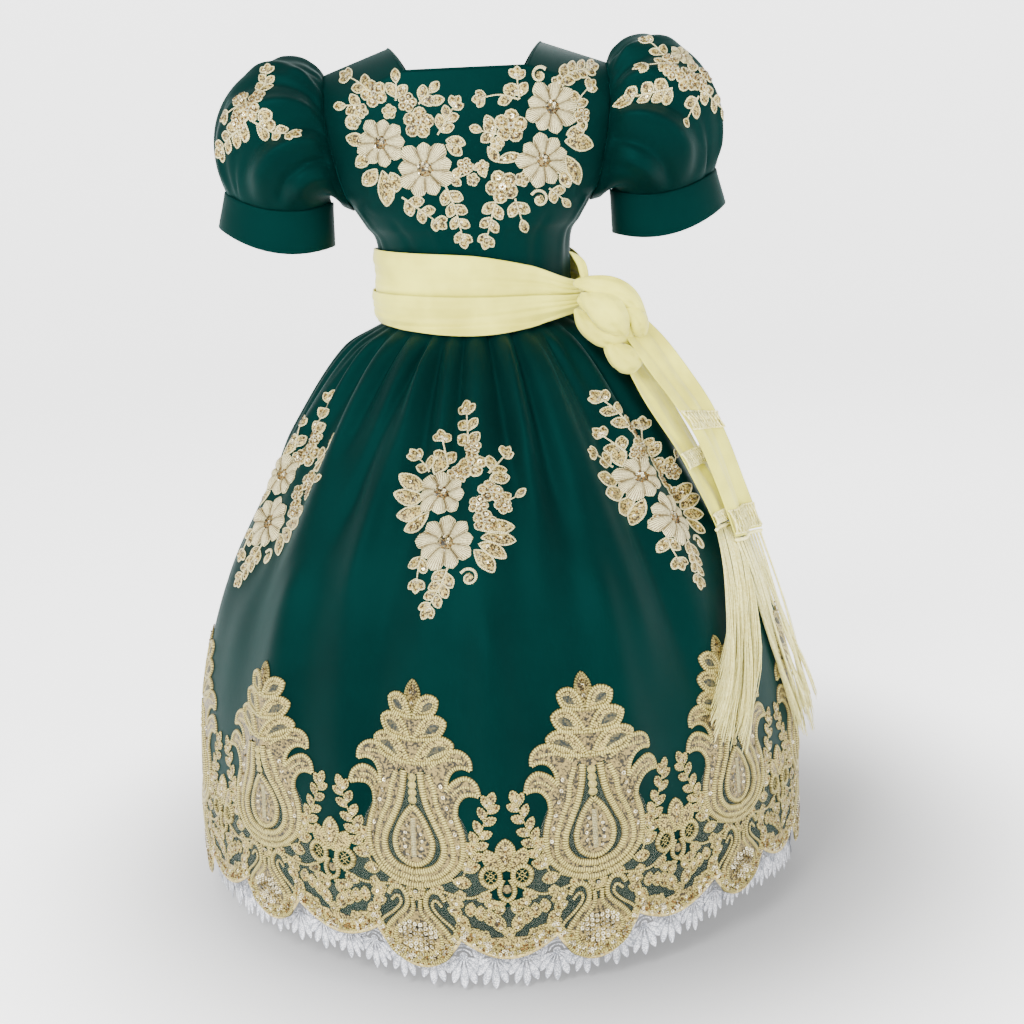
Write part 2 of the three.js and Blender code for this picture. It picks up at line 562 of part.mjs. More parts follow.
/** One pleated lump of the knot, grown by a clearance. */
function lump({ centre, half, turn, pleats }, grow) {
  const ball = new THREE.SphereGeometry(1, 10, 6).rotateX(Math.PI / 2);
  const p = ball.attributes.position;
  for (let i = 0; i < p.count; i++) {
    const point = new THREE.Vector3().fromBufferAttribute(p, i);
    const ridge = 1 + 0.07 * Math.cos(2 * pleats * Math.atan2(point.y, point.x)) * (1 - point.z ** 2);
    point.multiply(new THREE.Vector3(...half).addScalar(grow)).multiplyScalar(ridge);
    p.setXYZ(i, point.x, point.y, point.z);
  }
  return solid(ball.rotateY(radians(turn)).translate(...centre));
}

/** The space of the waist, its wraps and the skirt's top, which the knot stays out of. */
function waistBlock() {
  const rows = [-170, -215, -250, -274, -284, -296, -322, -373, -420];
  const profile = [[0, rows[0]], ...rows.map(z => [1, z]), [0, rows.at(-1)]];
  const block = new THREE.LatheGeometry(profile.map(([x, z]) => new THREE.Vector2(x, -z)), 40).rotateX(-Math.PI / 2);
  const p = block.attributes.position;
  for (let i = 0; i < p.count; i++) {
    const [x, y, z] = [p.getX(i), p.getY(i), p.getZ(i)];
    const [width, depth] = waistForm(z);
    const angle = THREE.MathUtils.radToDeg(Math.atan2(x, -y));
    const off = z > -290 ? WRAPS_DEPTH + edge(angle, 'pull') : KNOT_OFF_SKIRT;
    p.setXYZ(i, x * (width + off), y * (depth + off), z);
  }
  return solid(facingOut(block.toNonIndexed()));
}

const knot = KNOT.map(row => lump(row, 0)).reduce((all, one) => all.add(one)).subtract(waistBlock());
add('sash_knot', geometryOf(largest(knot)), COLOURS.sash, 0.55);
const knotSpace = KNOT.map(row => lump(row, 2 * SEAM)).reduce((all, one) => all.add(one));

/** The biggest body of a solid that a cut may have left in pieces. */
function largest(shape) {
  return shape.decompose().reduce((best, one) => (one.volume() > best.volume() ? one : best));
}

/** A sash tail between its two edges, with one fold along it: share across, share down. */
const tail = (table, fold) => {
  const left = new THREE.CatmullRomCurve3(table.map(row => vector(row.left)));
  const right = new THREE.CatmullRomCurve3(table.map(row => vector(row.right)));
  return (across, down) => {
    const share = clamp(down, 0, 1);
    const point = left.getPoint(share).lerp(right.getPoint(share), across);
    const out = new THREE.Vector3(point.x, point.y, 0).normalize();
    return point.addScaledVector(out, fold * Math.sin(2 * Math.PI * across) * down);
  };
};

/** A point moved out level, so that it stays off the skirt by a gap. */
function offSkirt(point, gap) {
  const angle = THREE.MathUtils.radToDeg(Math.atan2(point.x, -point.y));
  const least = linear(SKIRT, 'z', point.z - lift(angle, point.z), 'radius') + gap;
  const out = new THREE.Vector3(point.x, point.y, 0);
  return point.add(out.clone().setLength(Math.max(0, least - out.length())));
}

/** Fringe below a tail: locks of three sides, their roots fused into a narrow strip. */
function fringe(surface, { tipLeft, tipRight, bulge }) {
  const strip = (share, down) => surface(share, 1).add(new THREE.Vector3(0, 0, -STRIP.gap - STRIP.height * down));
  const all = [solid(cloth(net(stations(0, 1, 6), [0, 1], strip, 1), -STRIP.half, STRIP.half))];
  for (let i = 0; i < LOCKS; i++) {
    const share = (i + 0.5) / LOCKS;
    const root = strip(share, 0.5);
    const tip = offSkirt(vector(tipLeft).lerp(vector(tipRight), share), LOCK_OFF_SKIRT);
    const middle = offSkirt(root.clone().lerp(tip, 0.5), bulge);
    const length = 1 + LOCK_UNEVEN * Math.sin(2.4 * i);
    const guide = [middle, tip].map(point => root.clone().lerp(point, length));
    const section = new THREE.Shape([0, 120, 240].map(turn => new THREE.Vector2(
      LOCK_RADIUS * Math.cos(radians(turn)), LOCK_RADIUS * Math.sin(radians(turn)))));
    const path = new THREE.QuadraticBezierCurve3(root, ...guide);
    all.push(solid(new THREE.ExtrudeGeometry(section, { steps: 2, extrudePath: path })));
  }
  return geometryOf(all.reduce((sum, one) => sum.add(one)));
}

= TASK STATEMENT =
Print the material above once more, exactly.

= OUTPUT FOR THIS TASK =
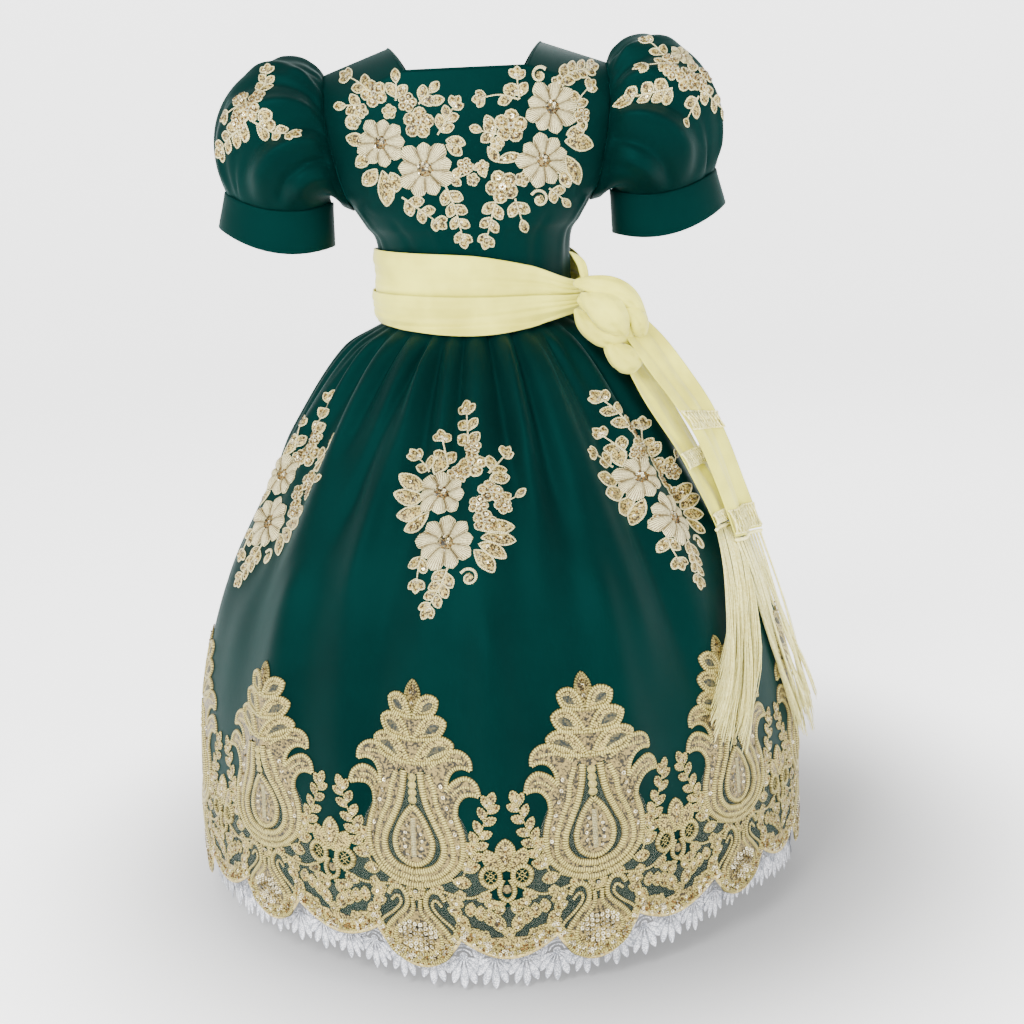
Write part 2 of the three.js and Blender code for this picture. It picks up at line 562 of part.mjs. More parts follow.
/** One pleated lump of the knot, grown by a clearance. */
function lump({ centre, half, turn, pleats }, grow) {
  const ball = new THREE.SphereGeometry(1, 10, 6).rotateX(Math.PI / 2);
  const p = ball.attributes.position;
  for (let i = 0; i < p.count; i++) {
    const point = new THREE.Vector3().fromBufferAttribute(p, i);
    const ridge = 1 + 0.07 * Math.cos(2 * pleats * Math.atan2(point.y, point.x)) * (1 - point.z ** 2);
    point.multiply(new THREE.Vector3(...half).addScalar(grow)).multiplyScalar(ridge);
    p.setXYZ(i, point.x, point.y, point.z);
  }
  return solid(ball.rotateY(radians(turn)).translate(...centre));
}

/** The space of the waist, its wraps and the skirt's top, which the knot stays out of. */
function waistBlock() {
  const rows = [-170, -215, -250, -274, -284, -296, -322, -373, -420];
  const profile = [[0, rows[0]], ...rows.map(z => [1, z]), [0, rows.at(-1)]];
  const block = new THREE.LatheGeometry(profile.map(([x, z]) => new THREE.Vector2(x, -z)), 40).rotateX(-Math.PI / 2);
  const p = block.attributes.position;
  for (let i = 0; i < p.count; i++) {
    const [x, y, z] = [p.getX(i), p.getY(i), p.getZ(i)];
    const [width, depth] = waistForm(z);
    const angle = THREE.MathUtils.radToDeg(Math.atan2(x, -y));
    const off = z > -290 ? WRAPS_DEPTH + edge(angle, 'pull') : KNOT_OFF_SKIRT;
    p.setXYZ(i, x * (width + off), y * (depth + off), z);
  }
  return solid(facingOut(block.toNonIndexed()));
}

const knot = KNOT.map(row => lump(row, 0)).reduce((all, one) => all.add(one)).subtract(waistBlock());
add('sash_knot', geometryOf(largest(knot)), COLOURS.sash, 0.55);
const knotSpace = KNOT.map(row => lump(row, 2 * SEAM)).reduce((all, one) => all.add(one));

/** The biggest body of a solid that a cut may have left in pieces. */
function largest(shape) {
  return shape.decompose().reduce((best, one) => (one.volume() > best.volume() ? one : best));
}

/** A sash tail between its two edges, with one fold along it: share across, share down. */
const tail = (table, fold) => {
  const left = new THREE.CatmullRomCurve3(table.map(row => vector(row.left)));
  const right = new THREE.CatmullRomCurve3(table.map(row => vector(row.right)));
  return (across, down) => {
    const share = clamp(down, 0, 1);
    const point = left.getPoint(share).lerp(right.getPoint(share), across);
    const out = new THREE.Vector3(point.x, point.y, 0).normalize();
    return point.addScaledVector(out, fold * Math.sin(2 * Math.PI * across) * down);
  };
};

/** A point moved out level, so that it stays off the skirt by a gap. */
function offSkirt(point, gap) {
  const angle = THREE.MathUtils.radToDeg(Math.atan2(point.x, -point.y));
  const least = linear(SKIRT, 'z', point.z - lift(angle, point.z), 'radius') + gap;
  const out = new THREE.Vector3(point.x, point.y, 0);
  return point.add(out.clone().setLength(Math.max(0, least - out.length())));
}

/** Fringe below a tail: locks of three sides, their roots fused into a narrow strip. */
function fringe(surface, { tipLeft, tipRight, bulge }) {
  const strip = (share, down) => surface(share, 1).add(new THREE.Vector3(0, 0, -STRIP.gap - STRIP.height * down));
  const all = [solid(cloth(net(stations(0, 1, 6), [0, 1], strip, 1), -STRIP.half, STRIP.half))];
  for (let i = 0; i < LOCKS; i++) {
    const share = (i + 0.5) / LOCKS;
    const root = strip(share, 0.5);
    const tip = offSkirt(vector(tipLeft).lerp(vector(tipRight), share), LOCK_OFF_SKIRT);
    const middle = offSkirt(root.clone().lerp(tip, 0.5), bulge);
    const length = 1 + LOCK_UNEVEN * Math.sin(2.4 * i);
    const guide = [middle, tip].map(point => root.clone().lerp(point, length));
    const section = new THREE.Shape([0, 120, 240].map(turn => new THREE.Vector2(
      LOCK_RADIUS * Math.cos(radians(turn)), LOCK_RADIUS * Math.sin(radians(turn)))));
    const path = new THREE.QuadraticBezierCurve3(root, ...guide);
    all.push(solid(new THREE.ExtrudeGeometry(section, { steps: 2, extrudePath: path })));
  }
  return geometryOf(all.reduce((sum, one) => sum.add(one)));
}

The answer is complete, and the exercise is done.